We had a couple of opportunities for feedback before taking down our work, firstly from a group crit during the morning, and then from visitors at the show closing party after hours. Slightly mixed feelings about my feedback. I heard at least three sets of visitors comment on my work saying it was “amazing” and “wow! look, they are maps!”, but the response from the tutor was at best tepid. We had quite a lively discussion in the class when I introduced my pieces, and I was pleased to see the group arguing amongst themselves about the meaning of my work – just the sort of debate you would hope to achieve.
The crux of their question was to the level of my specific personal experience which is on display in the work. Some thought they related better to the work because it was more universally human (mountains, sea etc), while others felt I myself was less present – an outside observer of the places being constructed. Suggestions such as making my own maps, using photographs or recording paths etc to personalise the materials. [Some of which I have already tried, some of which I have mixed feelings about].

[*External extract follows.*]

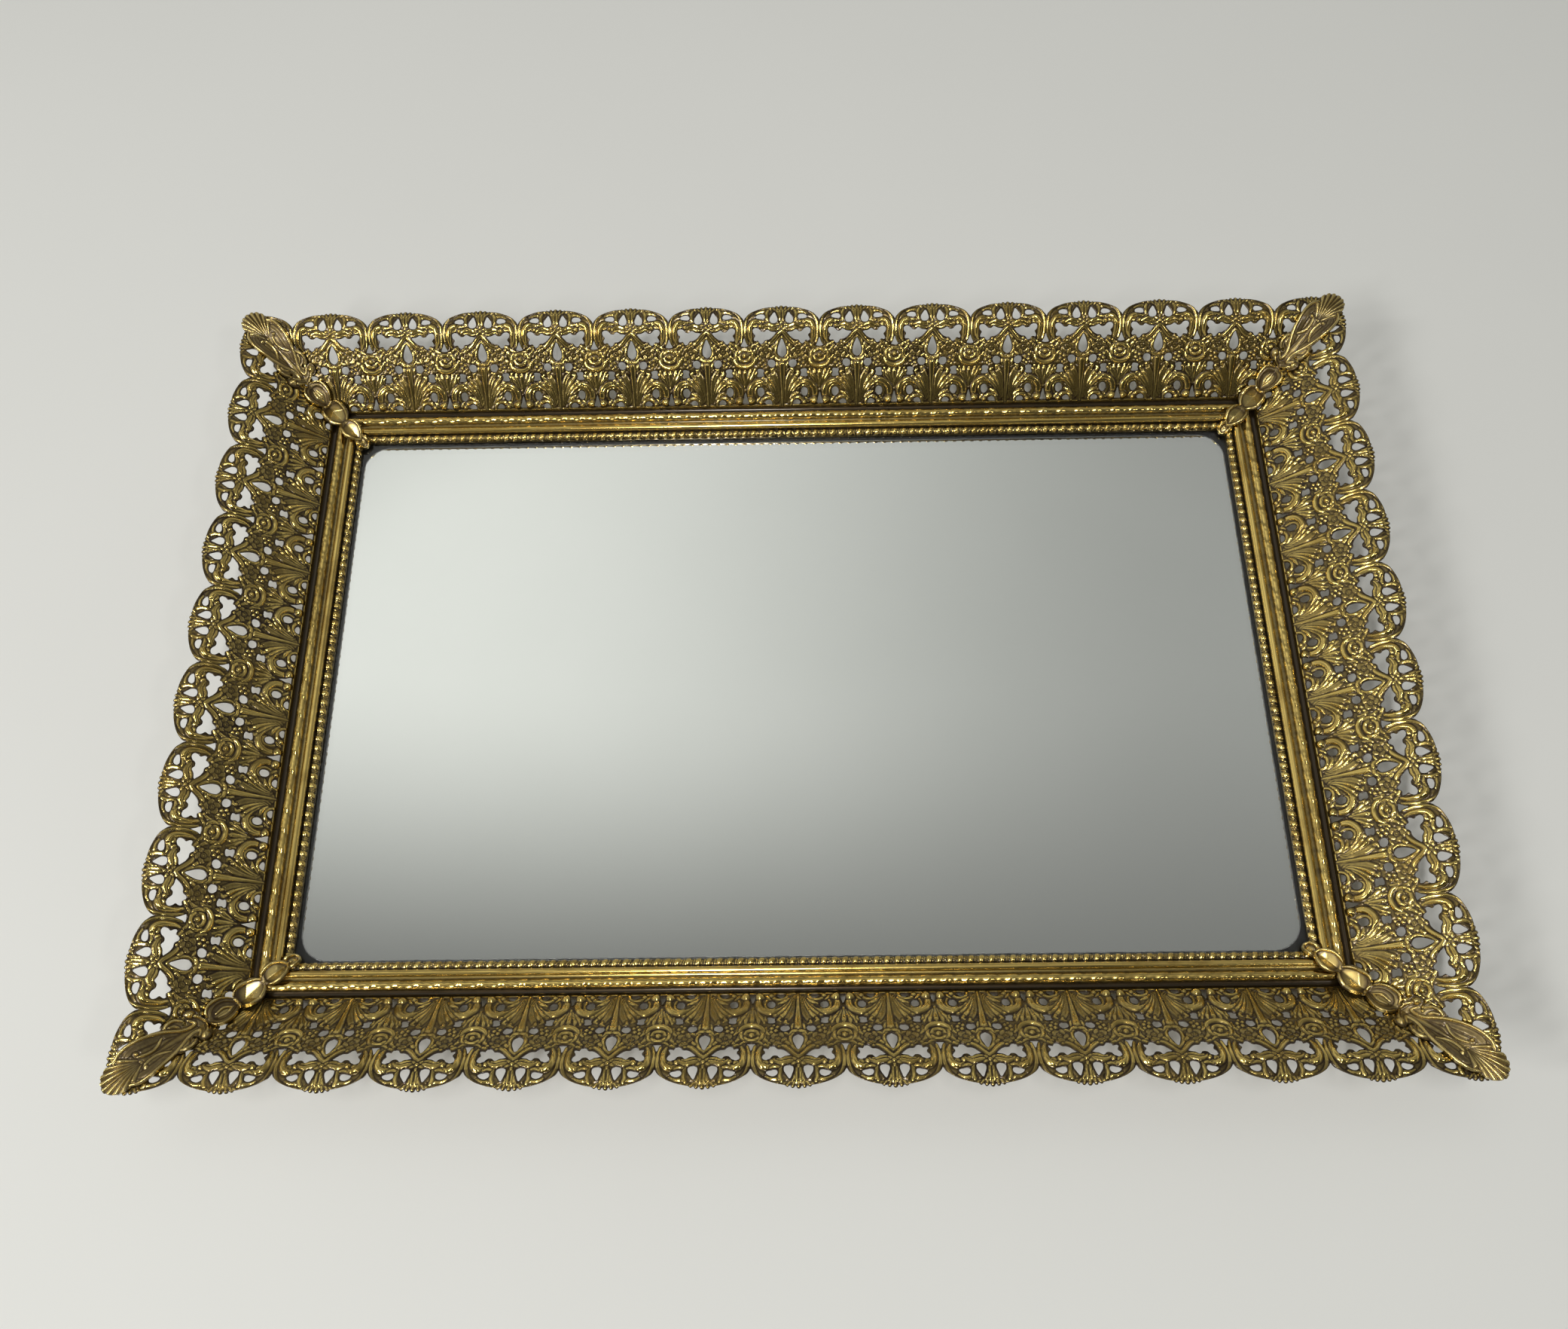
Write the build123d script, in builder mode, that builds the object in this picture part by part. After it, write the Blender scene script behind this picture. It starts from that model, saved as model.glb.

My concern, is that Maiko seems to think my experiments have not broken away enough and I got the distinct impression from what she said that she didn’t seem to be keen on me doing more weaving. I’m hoping to clarify this before the end of term as I’m not very clear as to what her expectations are – how can I just drop my plan so close to the end? to do what else instead?
Being positive, I do see a couple of key points in her comments: certainly on the inclusion of personal experience into the work, and perhaps also on the safety/comfort of the technique. My worry is that I don’t have enough skill to go anywhere else with the method, or not enough creative vision to figure out what possibilities I’m missing. With only 15 weeks to go, how much have time do I really have to keep experimenting?